(19g) Semi-Supervised Anomaly Detection for Production Oil Wells | AIChE

(19g) Semi-Supervised Anomaly Detection for Production Oil Wells

Authors 

Braatz, R. D., Massachusetts Institute of Technology
Molaro, M., Massachusetts Institute of Technology
Anomaly detection and diagnosis (ADD) plays an important role in preventing process faults and failures. ADD is a challenging area of process monitoring due to lack of a priori information regarding anomalies. Traditionally, either fault class information is required or an unsupervised (i.e., one-class [1]) approach is adopted. Process monitoring as applied to modern chemical systems is further complicated due to processes that operate continuously, perhaps in several modes, with feedback control. To tackle these issues, we extend the semi-supervised approach of Blanchard et al. [2] for static data to accommodate time series data. Motivated by the work of Fulcher and Jones [3], an expert feature space is proposed as the input data. A likelihood ratio test is employed with the nominal and anomalous distributions modeled using kernel density estimates with Gaussian kernels. Early operations are leveraged as semi-supervised training data under the premise that nominal operating days are more easily labeled than anomalous days. Results are visualized using a monitoring plot similar to a contribution plot [4-6]. The success of the approach is demonstrated on operational data collected from real production oil wells.

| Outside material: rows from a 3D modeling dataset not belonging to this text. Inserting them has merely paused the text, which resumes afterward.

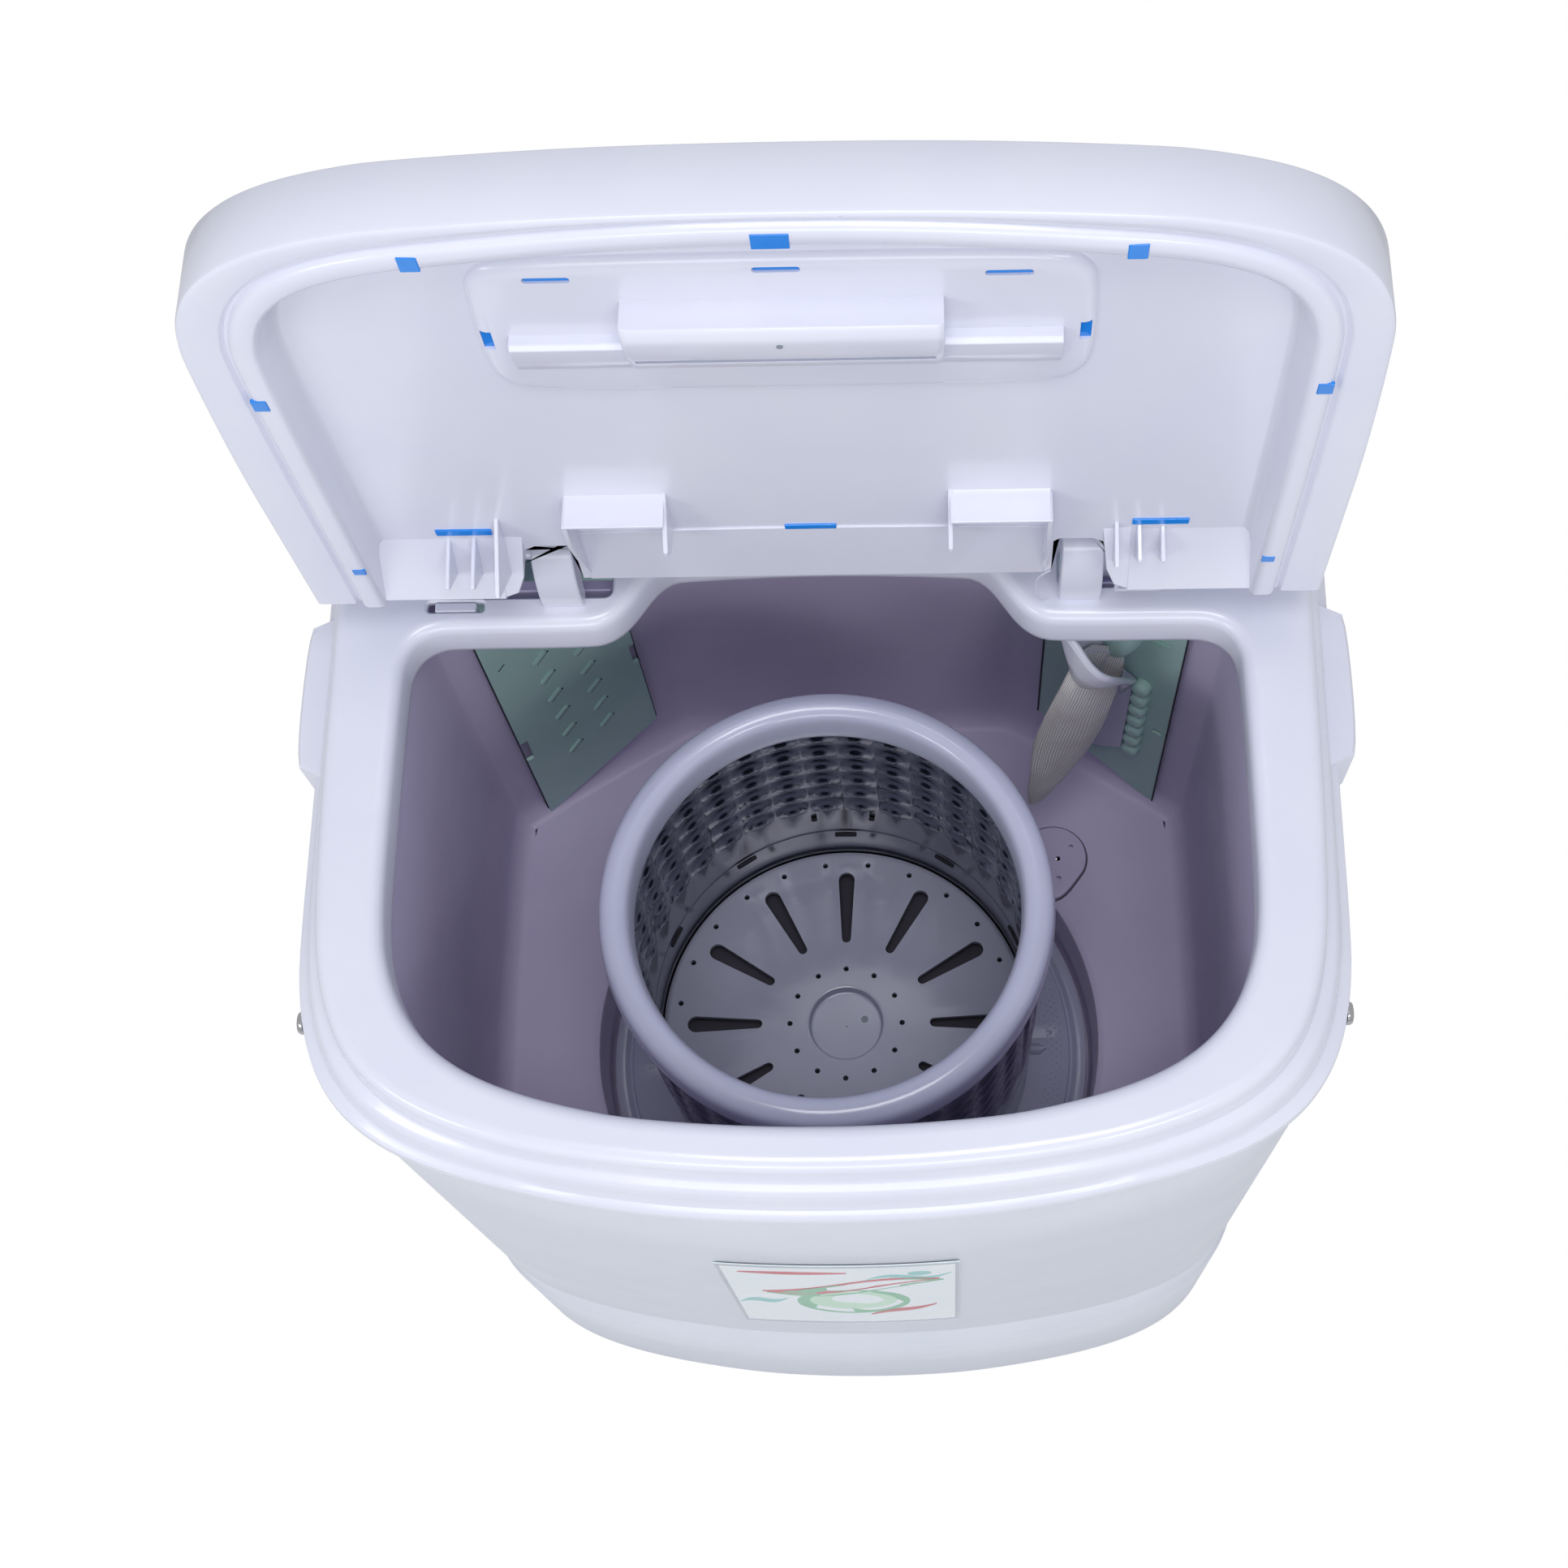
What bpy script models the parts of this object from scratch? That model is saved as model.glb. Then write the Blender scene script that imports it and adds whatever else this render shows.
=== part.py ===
"""Top load washing machine with a lift-out spin basket and a tilt-up lid.

Everything is modelled about the basket's axis at the height of the rim top, and hangs on
one empty there.  +Z is up, the front faces -Y.  Lengths are in metres.  The lid is open.
"""
import bpy
import bmesh
from math import asin, atan2, cos, degrees, pi, radians, sin
from mathutils import Matrix, Vector

# ---- driving dimensions ---------------------------------------------------------------
RIM_HEIGHT = 0.620          # rim top above the floor
HALF_WIDTH = 0.225          # rim top, at the hinge line
RIM_FRONT = 0.137           # basket axis to the rim's front edge
RIM_BACK = 0.204            # basket axis to the rim's back edge
SKIRT = 0.0125              # how far the skirt stands out from the rim's edge
AXIS_Y = -(RIM_BACK - RIM_FRONT) / 2
WALL = 0.0025               # moulded wall
GAP = 0.0003                # clearance between pieces that touch

CABINET_TOP, CABINET_BOTTOM = -0.0403, -0.4247
BASE_TOP, BASE_BOTTOM = -0.4250, -0.608
FLOOR = -RIM_HEIGHT

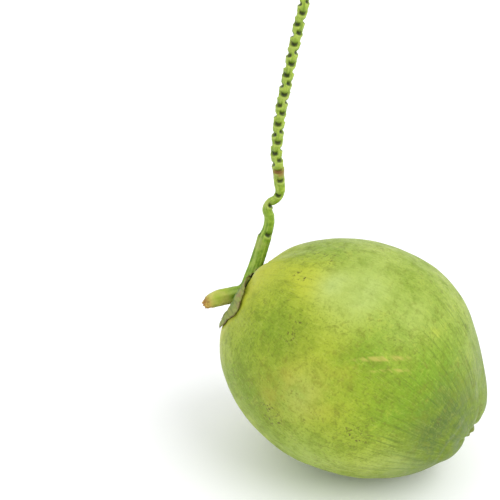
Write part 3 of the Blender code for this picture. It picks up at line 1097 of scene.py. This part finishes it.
# Colours of the stalk
STEM_GREEN = rgb(100, 138, 20)
STEM_LIGHT = rgb(146, 176, 56)
SPIKELET_GREEN = rgb(128, 158, 30)
SPIKELET_LIGHT = rgb(184, 204, 80)
STRAND_DARK = rgb(86, 118, 18)
STRAND_PALE = rgb(178, 198, 92)
STUB_YELLOW = rgb(158, 176, 50)
STUB_PALE = rgb(190, 188, 92)
PATCH_PALE = rgb(176, 184, 100)
SCAR_SHADE = rgb(80, 116, 14)
SCAR_LIP_HIGHLIGHT = rgb(184, 202, 88)
SCAR_BLACK_SHADE = rgb(28, 40, 3)
SCAR_OLIVE = rgb(60, 62, 12)
TORN_ORANGE = rgb(204, 146, 56)
TORN_BROWN = rgb(142, 88, 36)
BAND_BROWN = rgb(134, 92, 46)
DRY_GREY = rgb(120, 112, 78)
STALK_GRIT = rgb(76, 92, 22)


def stalk_material():
    n = Nodes("stalk_skin")
    where = n.fruit_coordinates()
    mottle = n.noise(where, 240, 4, 0.65)
    pale_patches = n.noise(where, 75, 3, 0.55)
    grit = n.noise(where, 1700, 3, 0.65)
    halves = n.spread(mottle, 0.3, 0.7)
    stem = n.mix(halves, STEM_GREEN, STEM_LIGHT)
    colour = n.mix(n.attribute("spikelet"), stem, n.mix(halves, SPIKELET_GREEN, SPIKELET_LIGHT))
    strand = n.attribute("strand")
    colour = n.mix(n.spread(strand, 0.2, 1.3, 0.0, 0.45), colour, STRAND_DARK)
    colour = n.mix(n.spread(strand, -0.2, -1.3, 0.0, 0.40), colour, STRAND_PALE)
    yellowish = n.mix(n.spread(pale_patches, 0.35, 0.65), STUB_YELLOW, STUB_PALE)
    colour = n.mix(n.attribute("stub"), colour, yellowish)
    colour = n.mix(n.spread(pale_patches, 0.55, 0.68, 0.0, 0.5), colour, PATCH_PALE)
    colour = n.tinted(colour, "halo", n.spread(mottle, 0.3, 0.7, 0.45, 0.85), SCAR_SHADE)
    # Painted highlight on the lit shelf below each scar
    colour = n.tinted(colour, "lip", 0.60, SCAR_LIP_HIGHLIGHT)
    # The scars' dark colour, with painted shade deep in each pit
    scar_and_shade_colour = n.mix(n.spread(mottle, 0.35, 0.65), SCAR_BLACK_SHADE, SCAR_OLIVE)
    colour = n.mix(n.attribute("scar"), colour, scar_and_shade_colour)
    torn_colour = n.mix(n.spread(mottle, 0.40, 0.60), TORN_ORANGE, TORN_BROWN)
    colour = n.tinted(colour, "torn", n.spread(mottle, 0.3, 0.6, 0.35, 1.0), torn_colour)
    colour = n.tinted(colour, "brown", n.spread(mottle, 0.35, 0.60, 0.15, 0.85), BAND_BROWN)
    colour = n.tinted(colour, "dry", 0.9, DRY_GREY)
    colour = n.mix(n.spread(grit, 0.52, 0.78, 0.0, 0.45), colour, STALK_GRIT)
    reliefs = ((mottle, 0.0005, 0.6), (grit, 0.00015, 0.6))
    return n.finished(colour, n.spread(mottle, 0.3, 0.7, 0.42, 0.60), 0.4, reliefs)


def finish_piece(piece, node):
    """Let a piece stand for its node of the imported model."""
    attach(piece, BODY)
    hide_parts(node)


# -------------------- studio

FLOOR_HALF = 12.0
FLOOR_COLOUR = (0.97, 0.98, 1.0, 1.0)
WHITE = (1.0, 1.0, 1.0, 1.0)
SUN_STRENGTH = 1.3
SUN_SPREAD = math.radians(50)
SUN_HEADING = (-0.90, 0.15, -1.0)


def build_floor():
    corners = [(x * FLOOR_HALF, y * FLOOR_HALF, 0) for x, y in ((-1, -1), (1, -1), (1, 1), (-1, 1))]
    mesh = bpy.data.meshes.new("floor")
    mesh.from_pydata(corners, [], [(0, 1, 2, 3)])
    floor = bpy.data.objects.new("floor", mesh)
    bpy.context.scene.collection.objects.link(floor)
    n = Nodes("floor_white")
    n.shader.inputs["Base Color"].default_value = FLOOR_COLOUR
    n.shader.inputs["Roughness"].default_value = 0.9
    n.shader.inputs["Specular IOR Level"].default_value = 0.1
    mesh.materials.append(n.material)


def build_lights():
    world = bpy.data.worlds.new("studio")
    world.use_nodes = True
    world.node_tree.nodes["Background"].inputs["Color"].default_value = WHITE
    world.node_tree.nodes["Background"].inputs["Strength"].default_value = 1.0
    bpy.context.scene.world = world
    lamp = bpy.data.lights.new("soft_sun", "SUN")
    lamp.energy = SUN_STRENGTH
    lamp.angle = SUN_SPREAD
    light = bpy.data.objects.new("soft_sun", lamp)
    light.rotation_euler = Vector(SUN_HEADING).to_track_quat("-Z", "Y").to_euler()
    bpy.context.scene.collection.objects.link(light)


def build_camera():
    right = Vector((math.cos(VIEW_AZIMUTH), math.sin(VIEW_AZIMUTH), 0))
    level = Vector((math.sin(VIEW_AZIMUTH), -math.cos(VIEW_AZIMUTH), 0))
    back = level * math.cos(VIEW_ELEVATION) + Vector((0, 0, math.sin(VIEW_ELEVATION)))
    up = back.cross(right)
    aim = PLACE - right * AIM_LEFT + up * AIM_UP
    data = bpy.data.cameras.new("camera")
    data.lens = LENS_MM
    camera = bpy.data.objects.new("camera", data)
    camera.location = PLACE + back * VIEW_DISTANCE
    camera.rotation_euler = (aim - camera.location).to_track_quat("-Z", "Y").to_euler()
    bpy.context.scene.collection.objects.link(camera)
    bpy.context.scene.camera = camera


bpy.context.scene.view_settings.view_transform = "Standard"
build_camera()
build_husk()
build_calyx()
build_stalk()
build_floor()
build_lights()
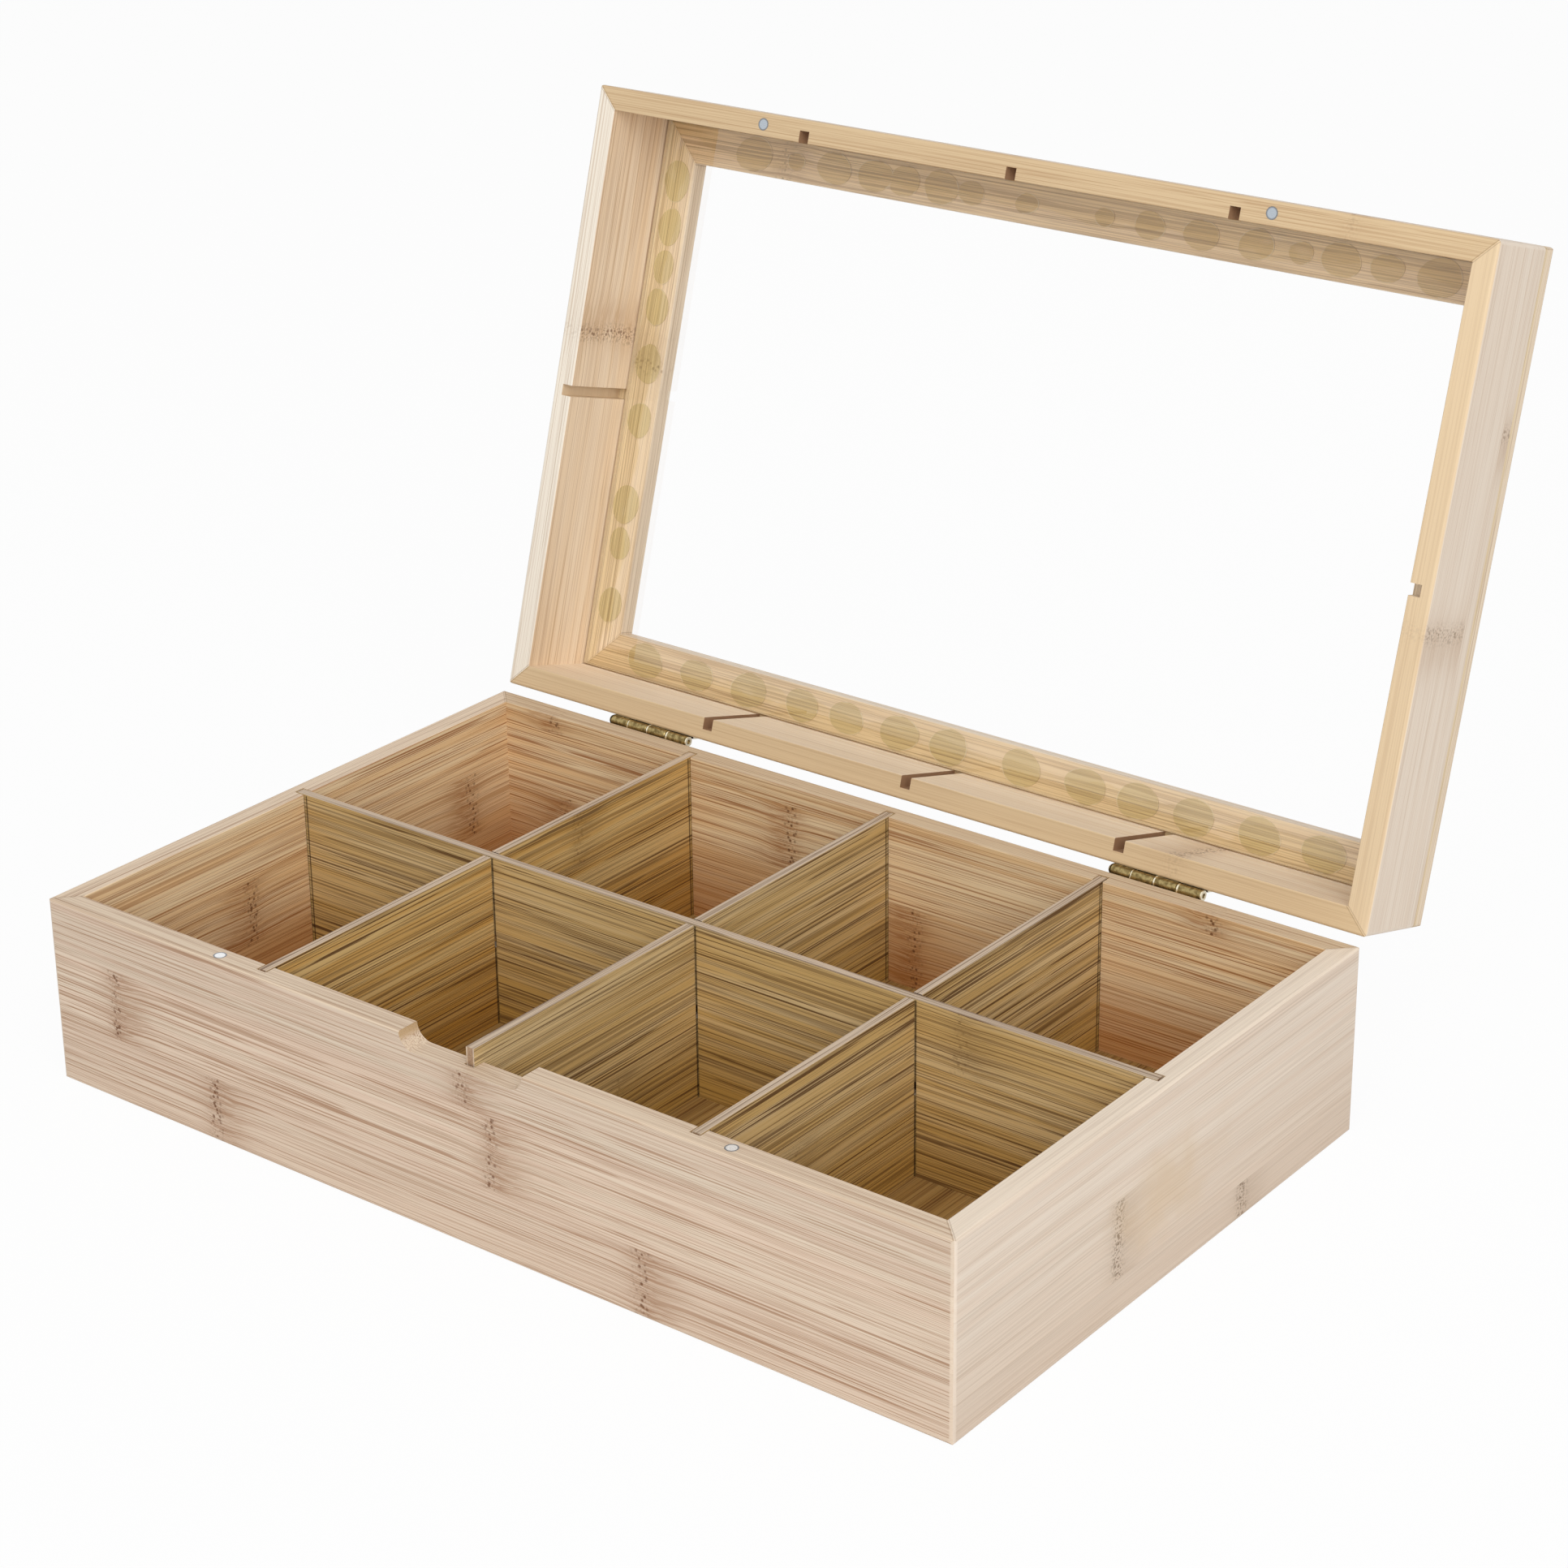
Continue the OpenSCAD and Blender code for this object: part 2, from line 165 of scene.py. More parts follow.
# %% [markdown]
# ## Threads
#
# Bamboo's dark threads are bundles of fibre, 0.2 to 0.4 mm thick, that show for a few
# centimetres where the plane cut through them. Noise that is squeezed across the grain and
# stretched along it gives such threads once only its peaks are kept.


# %% Threads as a node group
def thread_group():
    inputs = {"Point": "Vector", "Size": "Vector", "Low": "Float", "High": "Float"}
    group, given = new_group("threads", inputs, {"Threads": "Float"})
    place = add(group, "VectorMath", {0: given["Point"], 1: given["Size"]}, operation="DIVIDE")
    peaks = add(group, "TexNoise", {"Vector": place, "Scale": 1.0, "Detail": 1.0})
    kept = add(group, "MapRange", {"Value": peaks, "From Min": given["Low"], "From Max": given["High"]},
               interpolation_type="SMOOTHSTEP")
    add(group, "NodeGroupOutput", {"Threads": kept})
    return group


THREADS = thread_group()


def threads(tree, point, size, low, high):
    """A layer of threads. size is a thread's length and its spacing, low and high its soft edge."""
    return add(tree, "Group", {"Point": point, "Size": (size[0], size[1], size[1]), "Low": low,
                               "High": high}, node_tree=THREADS)


print("nodes in the thread group:", len(THREADS.nodes))

# %% [markdown]
# ## Faces
#
# A board shows other wood on its rim, on its rounded ends and where a saw cut it. The way a
# face looks in the board's own axes tells which one it is. The bottom of a groove looks
# inwards as the inner face does, but it lies deeper.

# %% Faces as a node group
RIM = {"From Min": 0.3, "From Max": 0.75}        # how far a face turns to the rim
ROUNDING = {"From Min": 0.2, "From Max": 0.37}
RAGGED = 0.25                                    # how ragged the rounding's edge is
INSIDE = {"From Min": -0.3, "From Max": -0.8}
END = {"From Min": 0.80, "From Max": 0.95}
CUT_DEPTH = 1.0      # an inner face this far above the board's back is a groove's, in mm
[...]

[1] D. M. J. Tax (2001) One-class classification. Ph.D. Thesis, Delft University of Technology.

[2] G. Blanchard, G. Lee, and C. Scott (2010) Semi-supervised novelty detection. Journal of Machine Learning Research, 11, 2973-3009.

[3] B. D. Fulcher and N. S. Jones (2014) Highly comparative feature-based time-series classification. IEEE Transactions on Knowledge and Data Engineering, 26, 3026-3037.

[4] J. A. Westerhuis, S. P. Gurden, and A. K. Smilde (2000) Generalized contribution plots in multivariate statistical process monitoring. Chemometrics & Intelligent Laboratory Systems, 51(1), 95-114.

[5] X. Zhu and R. D. Braatz (2014) 2D contribution map for fault identification. IEEE Control Systems, 33(5):72-77.

[6] B. Jiang, D. Huang, X. Zhu, F. Yang, and R. D. Braatz (2015) Canonical variate analysis-based contributions for fault identification. Journal of Process Control, 26, 17-25.